En la Gran Bretaña de la década de 1790 y de la primera mitad del siglo XIX hubo diversos conatos de levantamientos armados (cfr. Dinwiddy, 1992a; Royle, 2000; Thomis y Holt, 1977). En la década de 1790 surgieron en la clandestinidad diversos grupos revolucionarios (por ejemplo, la London Corresponding Society) que actuaban como si fueran organizaciones legales para la reforma parlamentaria y cuya meta era lograr una «representación política igualitaria». Pero estas propuestas podían enmascarar ideas republicanas y posibles reformas sociales, que se debatían más abiertamente de lo que se habían discutido los principios de Los derechos del hombre de Paine a principios de la década de 1790 (Wells, 1986). Una de las primeras organizaciones de este tipo fue la de los United Britons, con base en Londres, a la que siguió el grupo United Englishmen, fundado en abril de 1797, que adoptó una estructura de ramas, o «baronías», con comités en los condados y provincias. Tenía su base en las Midlands y sus miembros pronunciaban un juramento secreto. Al norte, el grupo United Scotsmen cumplió un papel similar a partir de 1797, cuando se hizo cargo de la anterior Society of the Friends of the People. Los motines navales de 1797 tuvieron su dimensión política, aunque casi nunca manifestaran sus metas. Los United Britons y otras organizaciones pusieron en marcha el complot conocido como la Conspiración de Despard (1803): un plan para asesinar al rey y a miembros destacados del Gobierno (Conner, 2000; Jay, 2004; Wells, 1986, p. 221).

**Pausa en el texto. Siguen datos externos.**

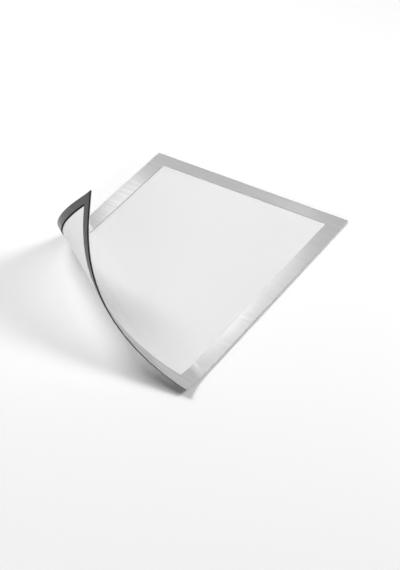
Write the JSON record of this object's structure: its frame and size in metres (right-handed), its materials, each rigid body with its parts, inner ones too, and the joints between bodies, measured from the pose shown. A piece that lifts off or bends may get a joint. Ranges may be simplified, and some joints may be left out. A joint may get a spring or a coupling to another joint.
{
  "type": "magnetic photo frame",
  "caption": "Flexible magnetic A4 frame with a silver border and a clear window, one corner curled up, the corner uncurls to flat.",
  "frame": {"origin": "middle of the uncurled frame's outline, at the height of the surface its magnetic strips lie on; it is the bounding box's bottom centre within 0.5 mm", "axes": "+X along the 236 mm width, +Y along the 323 mm height towards the edge away from the curl, +Z out of the window; the curled corner is the one at -X -Y"},
  "size_m": [0.2366, 0.3224, 0.1191],
  "materials": {
    "silver_face": "silver coated film with fine brushed lines",
    "window_film": "clear low glare film",
    "photo_sheet": "plain white matt paper",
    "magnetic_rubber": "smooth dark grey magnetic rubber"
  },
  "bodies": {
    "frame_flat": {"magnet_left_flat": "magnetic_rubber", "magnet_right_flat": "magnetic_rubber", "magnet_top_flat": "magnetic_rubber", "photo_sheet_flat": "photo_sheet", "silver_face_flat": "silver_face", "window_film_flat": "window_film"},
    "bend_1": {"magnet_bottom_bend_1": "magnetic_rubber", "magnet_left_bend_1": "magnetic_rubber", "magnet_right_bend_1": "magnetic_rubber", "photo_sheet_bend_1": "photo_sheet", "silver_face_bend_1": "silver_face", "window_film_bend_1": "window_film"},
    "bend_2": {"magnet_bottom_bend_2": "magnetic_rubber", "magnet_left_bend_2": "magnetic_rubber", "photo_sheet_bend_2": "photo_sheet", "silver_face_bend_2": "silver_face", "window_film_bend_2": "window_film"},
    "bend_3": {"magnet_bottom_bend_3": "magnetic_rubber", "magnet_left_bend_3": "magnetic_rubber", "photo_sheet_bend_3": "photo_sheet", "silver_face_bend_3": "silver_face", "window_film_bend_3": "window_film"},
    "bend_4": {"magnet_bottom_bend_4": "magnetic_rubber", "magnet_left_bend_4": "magnetic_rubber", "photo_sheet_bend_4": "photo_sheet", "silver_face_bend_4": "silver_face", "window_film_bend_4": "window_film"},
    "bend_5": {"magnet_bottom_bend_5": "magnetic_rubber", "magnet_left_bend_5": "magnetic_rubber", "photo_sheet_bend_5": "photo_sheet", "silver_face_bend_5": "silver_face", "window_film_bend_5": "window_film"},
    "bend_6": {"magnet_bottom_bend_6": "magnetic_rubber", "magnet_left_bend_6": "magnetic_rubber", "photo_sheet_bend_6": "photo_sheet", "silver_face_bend_6": "silver_face", "window_film_bend_6": "window_film"},
    "bend_7": {"magnet_bottom_bend_7": "magnetic_rubber", "magnet_left_bend_7": "magnetic_rubber", "photo_sheet_bend_7": "photo_sheet", "silver_face_bend_7": "silver_face", "window_film_bend_7": "window_film"},
    "bend_8": {"magnet_bottom_bend_8": "magnetic_rubber", "magnet_left_bend_8": "magnetic_rubber", "photo_sheet_bend_8": "photo_sheet", "silver_face_bend_8": "silver_face", "window_film_bend_8": "window_film"},
    "bend_9": {"magnet_bottom_bend_9": "magnetic_rubber", "magnet_left_bend_9": "magnetic_rubber", "photo_sheet_bend_9": "photo_sheet", "silver_face_bend_9": "silver_face", "window_film_bend_9": "window_film"}
  },
  "joints": [
    {"name": "corner_curl", "type": "hinge", "parent": "frame_flat", "child": "bend_1", "pos_m": [0, -0.064, 0.0019], "axis": [0.8423, -0.539, 0], "range_deg": [-3.6, 18]},
    {"name": "fold_2", "type": "hinge", "parent": "bend_1", "child": "bend_2", "pos_m": [-0.00417, -0.08248, 0.00769], "axis": [0.8238, -0.5667, 0.0108], "range_deg": [-3.31, 16.51]},
    {"name": "fold_3", "type": "hinge", "parent": "bend_2", "child": "bend_3", "pos_m": [-0.02167, -0.08814, 0.01759], "axis": [0.8068, -0.5901, 0.0307], "range_deg": [-3.01, 15.01]},
    {"name": "fold_4", "type": "hinge", "parent": "bend_3", "child": "bend_4", "pos_m": [-0.03538, -0.09157, 0.03001], "axis": [0.7922, -0.6076, 0.0573], "range_deg": [-2.91, 14.51]},
    {"name": "fold_5", "type": "hinge", "parent": "bend_4", "child": "bend_5", "pos_m": [-0.0454, -0.09263, 0.04378], "axis": [0.7808, -0.6184, 0.0887], "range_deg": [-3.01, 15.01]},
    {"name": "fold_6", "type": "hinge", "parent": "bend_5", "child": "bend_6", "pos_m": [-0.05183, -0.09121, 0.05789], "axis": [0.7738, -0.6214, 0.1229], "range_deg": [-2.81, 14.01]},
    {"name": "fold_7", "type": "hinge", "parent": "bend_6", "child": "bend_7", "pos_m": [-0.05506, -0.08774, 0.07137], "axis": [0.771, -0.617, 0.1576], "range_deg": [-2.31, 11.51]},
    {"name": "fold_8", "type": "hinge", "parent": "bend_7", "child": "bend_8", "pos_m": [-0.05578, -0.08301, 0.08369], "axis": [0.7718, -0.6065, 0.1911], "range_deg": [-1.61, 8.01]},
    {"name": "fold_9", "type": "hinge", "parent": "bend_8", "child": "bend_9", "pos_m": [-0.05478, -0.07785, 0.09478], "axis": [0.7747, -0.5918, 0.2228], "range_deg": [-1.21, 6.01]}
  ],
  "couplings": [
    {"joint": "fold_2", "follows": "corner_curl", "ratio": 0.91667},
    {"joint": "fold_3", "follows": "corner_curl", "ratio": 0.83333},
    {"joint": "fold_4", "follows": "corner_curl", "ratio": 0.80556},
    {"joint": "fold_5", "follows": "corner_curl", "ratio": 0.83333},
    {"joint": "fold_6", "follows": "corner_curl", "ratio": 0.77778},
    {"joint": "fold_7", "follows": "corner_curl", "ratio": 0.63889},
    {"joint": "fold_8", "follows": "corner_curl", "ratio": 0.44444},
    {"joint": "fold_9", "follows": "corner_curl", "ratio": 0.33333}
  ]
}
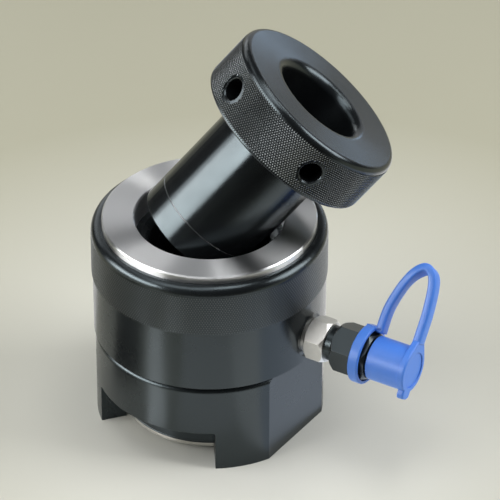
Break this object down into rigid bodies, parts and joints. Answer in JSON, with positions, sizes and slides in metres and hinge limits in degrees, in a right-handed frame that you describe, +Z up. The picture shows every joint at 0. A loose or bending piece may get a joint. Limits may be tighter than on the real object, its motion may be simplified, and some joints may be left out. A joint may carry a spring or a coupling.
{
  "type": "hydraulic bolt tensioner",
  "caption": "Hollow-piston hydraulic cylinder on a footed bridge, with a knurled puller leaning in its bore, a nut-turning socket and a capped quick coupling.",
  "frame": {"origin": "on the tool axis, in the plane of the bridge feet", "axes": "+Z up the tool axis, +X along the quick coupling"},
  "size_m": [0.2085, 0.1592, 0.2484],
  "materials": {
    "black_oxide": "black oxide, satin, lightly oiled",
    "dark_steel": "dark phosphate, satin",
    "turned_steel": "bare, fine turned",
    "plated_steel": "bright zinc plate",
    "spring_steel": "drawn wire",
    "turned_brass": "turned",
    "blue_plastic": "moulded, soft sheen",
    "black_rubber": "moulded",
    "blue_seal": "moulded polyurethane",
    "white_backup": "machined",
    "brown_guide": "machined"
  },
  "bodies": {
    "bridge": {"bridge": "black_oxide", "swivel_ring": "spring_steel", "socket_ring": "spring_steel"},
    "load_cell": {"load_cell_body": "black_oxide", "stroke_ring": "spring_steel", "wiper_ring": "black_rubber", "port_washer": "plated_steel", "hex_adapter": "plated_steel", "coupling_body": "dark_steel", "adapter_seal": "black_rubber", "poppet_guide": "turned_brass", "poppet_seal": "white_backup", "poppet_spring": "spring_steel", "strap_ring": "blue_plastic", "cap_strap": "blue_plastic"},
    "piston": {"piston": "turned_steel", "outer_seal": "blue_seal", "outer_backup_ring": "white_backup", "inner_seal": "blue_seal", "inner_backup_ring": "white_backup", "guide_ring": "brown_guide"},
    "puller": {"puller": "black_oxide"},
    "nut_socket": {"nut_socket": "black_oxide"},
    "poppet": {"poppet": "plated_steel"},
    "dust_cap": {"dust_cap": "blue_plastic"}
  },
  "joints": [
    {"name": "load_cell_swivel", "type": "hinge", "parent": "bridge", "child": "load_cell", "pos_m": [0, 0, 0.0582], "axis": [0, 0, 1], "continuous": true},
    {"name": "socket_turn", "type": "hinge", "parent": "bridge", "child": "nut_socket", "pos_m": [0, 0, 0.0033], "axis": [0, 0, 1], "continuous": true},
    {"name": "piston_stroke", "type": "slide", "parent": "load_cell", "child": "piston", "axis": [0, 0, 1], "range_m": [0, 0.012]},
    {"name": "puller_tilt", "type": "hinge", "parent": "piston", "child": "puller", "pos_m": [-0.00656, -0.00473, 0.13961], "axis": [0.585, -0.8111, 0], "range_deg": [0, 40.4]},
    {"name": "cap_slide", "type": "slide", "parent": "load_cell", "child": "dust_cap", "axis": [1, 0, 0], "range_m": [0, 0.045], "deforming": ["cap_strap"]},
    {"name": "poppet_slide", "type": "slide", "parent": "load_cell", "child": "poppet", "axis": [-1, 0, 0], "range_m": [0, 0.003], "stiffness_N_per_m": 1200, "springref_m": -0.004, "deforming": ["poppet_spring"]}
  ]
}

La Society of United Irishmen, que desempeñó un destacado papel en la rebelión de 1798, fue la asociación más importante de este tipo (Curtin, 1994; Madden, 1858). Fundada en Belfast en octubre de 1791, en principio no era un grupo revolucionario; sólo buscaba «una representación imparcial y adecuada de la nación irlandesa en el Parlamento». Como ya sabemos, uno de sus líderes, Wolfe Tone, perdió todo interés por los principios abstractos y afirmó que no pretendía la república sino la independencia de la nación irlandesa. Pero en 1796, Tone estaba decidido a recabar la ayuda de los franceses para fundar una república. En los relatos de la época se sugiere que, pese a la existencia de múltiples desacuerdos internos, otros miembros también tendieron gradualmente tanto al republicanismo como a la revolución a mediados de la década de 1790 (p. ej. O’Connor et al., 1798, p. 3). Algunos miembros de United Irishmen, como el padre de Robert Emmet, también se inspiraron en las repúblicas clásicas (O’Donoghue, 1902, p. 21). En 1795 United Irishmen se había convertido en una organización piramidal con muchas pequeñas sociedades locales formadas por grupos de doce personas de un mismo vecindario. Cinco sociedades locales constituían un comité de barones inferior, y los delegados de diez de esos comités formaban un comité de barones superior. Por encima de ellos había comités condales y provinciales, con un ejecutivo en el vértice. Se decía que había asimismo un Comité de Asesinatos, aunque siempre lo negaron con vehemencia (por ejemplo, Arthur OʼConnor et al., 1798, p. 8, afirma que la doctrina «se reprobaba frecuente y fervorosamente», aunque hasta esas afirmaciones se han puesto en duda; cfr. Lecky, 1913, IV, pp. 80-81). Invocando el paralelismo con la Revolución Gloriosa de 1688, cuando los revolucionarios ingleses habían pedido la ayuda de una república extranjera para librarse del despotismo, la Society of United Irishmen negoció con el Directorio francés por mediación de Lord Edward Fitzgerald, y, a principios de 1798, ya estaba listo el plan de insurrección. Todo acabó ese mismo año con el desembarco en Bantry Bay de tropas francesas que fueron derrotadas rápidamente. Otro intento de rebelión, liderado por Robert Emmet en 1803, acabó de igual forma (O’Donoghue, 1902, pp. 121-177).